You are more than a software vendor of a product or system to your clients, or at least you should be. You should be the vendor they ask first about changes in the industry because they simply assume that you are ready, based on your past behavior. You must become known as an authority in your industry, because if you aren't, someone else will be. Position yourself through your behavior as the indispensable expert and you become the one whose solutions everyone thinks they have to have. Or you could be the other vendor. It's your choice.

This isn't about being the smartest person in the newsgroups. You simply have to be better prepared, more experienced and more up to date on what's new and what's coming around the bend than any client or prospect. There's an old saying that describes the situation perfectly: "In the land of the blind, the one-eyed man is king." There's a lot of opportunity in being the only vendor who is ready for Windows 8.
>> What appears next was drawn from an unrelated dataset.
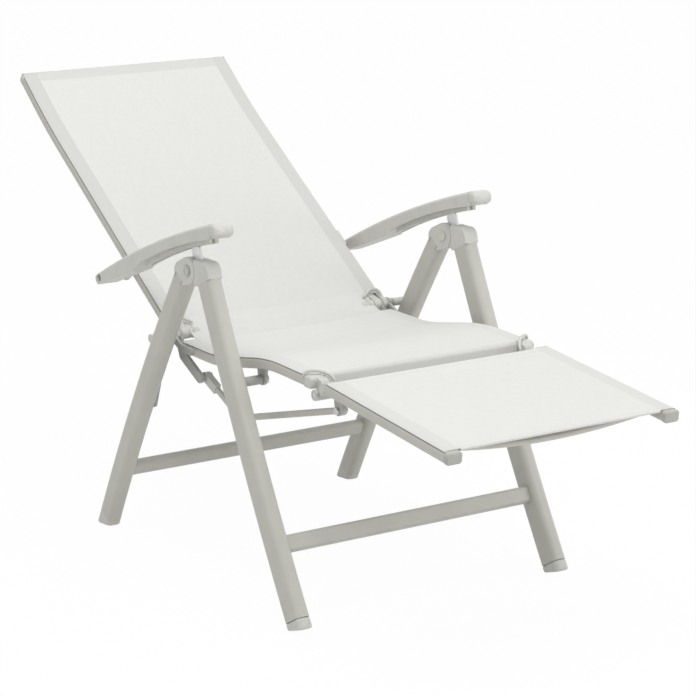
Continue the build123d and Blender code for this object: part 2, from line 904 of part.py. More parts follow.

Preparation has several other benefits:

  • If your competition is one of those "wait and see" vendors who will test Windows 8 when they start getting complaints about it (maybe), then you have another slight edge with which to weaken their pitch and strengthen yours.
  • It's not just about Windows 8, but about being there for your clients in general. You're the vendor who makes sure that your stuff works when your client has to buy a new PC that comes with Windows 8 on it.
  • You're the vendor who can proactively give your customers purchasing advice and talk about your experiences with Windows 8 in your newsletter (and you have to have a newsletter, even if it's just an emailed one), giving them the clear impression that you are on top of things in your industry and eventually, the only one to trust.

Keeping on top of important software releases like Windows 8 gives your customers confidence, confirms to them that they made the right choice, and makes it easy to get that next year's support/upgrade contract payment.